On January 10, airstrikes rained down on Yemen’s capital, Sana’a. Thousands upon thousands of Yemenis marched through the city’s Saba’een Square, as they had done every Friday since the war against Gaza began. Even as shockwaves shook the street and smoke clouds rose, the demonstrators did not disperse. Instead, they continued, breaking out into chants against Israel and America, filming themselves mocking the bombs, and bellowing that they didn’t care if it became a world war against them.

Yemeni demonstrators had faced military strikes on their marches before: In 2018, when President Saleh Ali as-Sammad was assassinated in a Saudi Arabian drone strike, Saudi planes dropped bombs on the march mourning his death. The response then was the same: to make their chants against America and Israel even louder.

On January 20, Abdul-Malik al-Houthi, leader of the Houthi movement that has held Sana’a for the past 10 years, made an address to the nation. The ceasefire in Gaza had successfully reached the first phase of implementation, and therefore the “15-month round of confrontation” with Israel was over. Yemeni forces under the organization’s command would now return to a state of readiness and preparation, its front only to be reawakened should the “Israeli enemy return to escalation, genocidal crimes, and siege” upon the Gaza Strip.

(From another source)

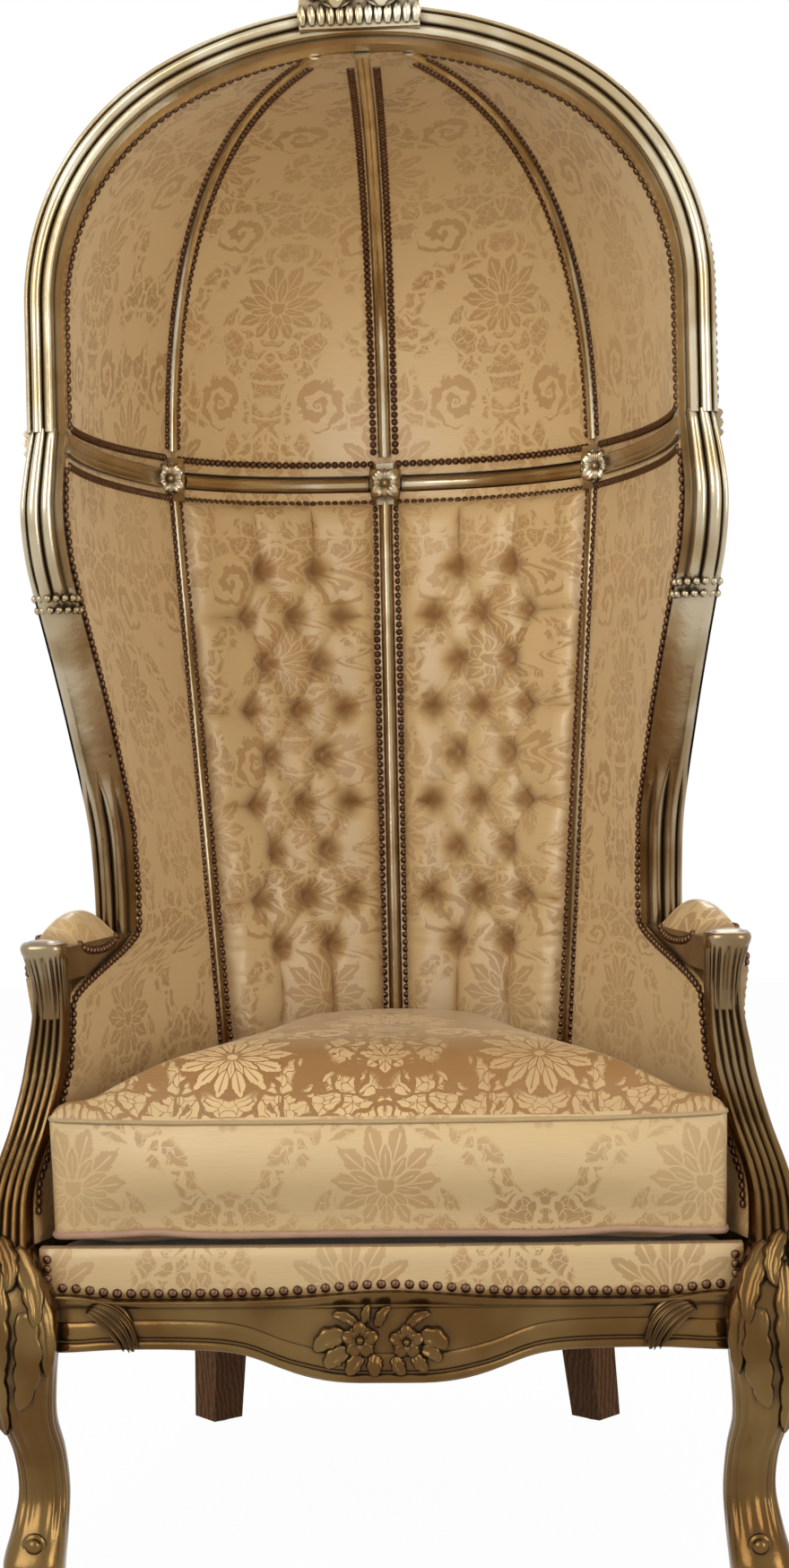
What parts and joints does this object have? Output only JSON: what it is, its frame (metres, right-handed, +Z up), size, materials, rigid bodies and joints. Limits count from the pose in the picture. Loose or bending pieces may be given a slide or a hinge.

Over the course of the past year, the Houthi movement’s blockade of the Red Sea in support of Gaza had rapidly become a maelstrom, sucking in the world’s military powers, led by the United States and the United Kingdom, and embroiling states both near and far into open war with the Middle East’s poorest nation. Conversely, just as these nations have been sucked in, outside this arena, the cost of the war, human, political, and otherwise, has begun to press deeply on Yemen’s allies.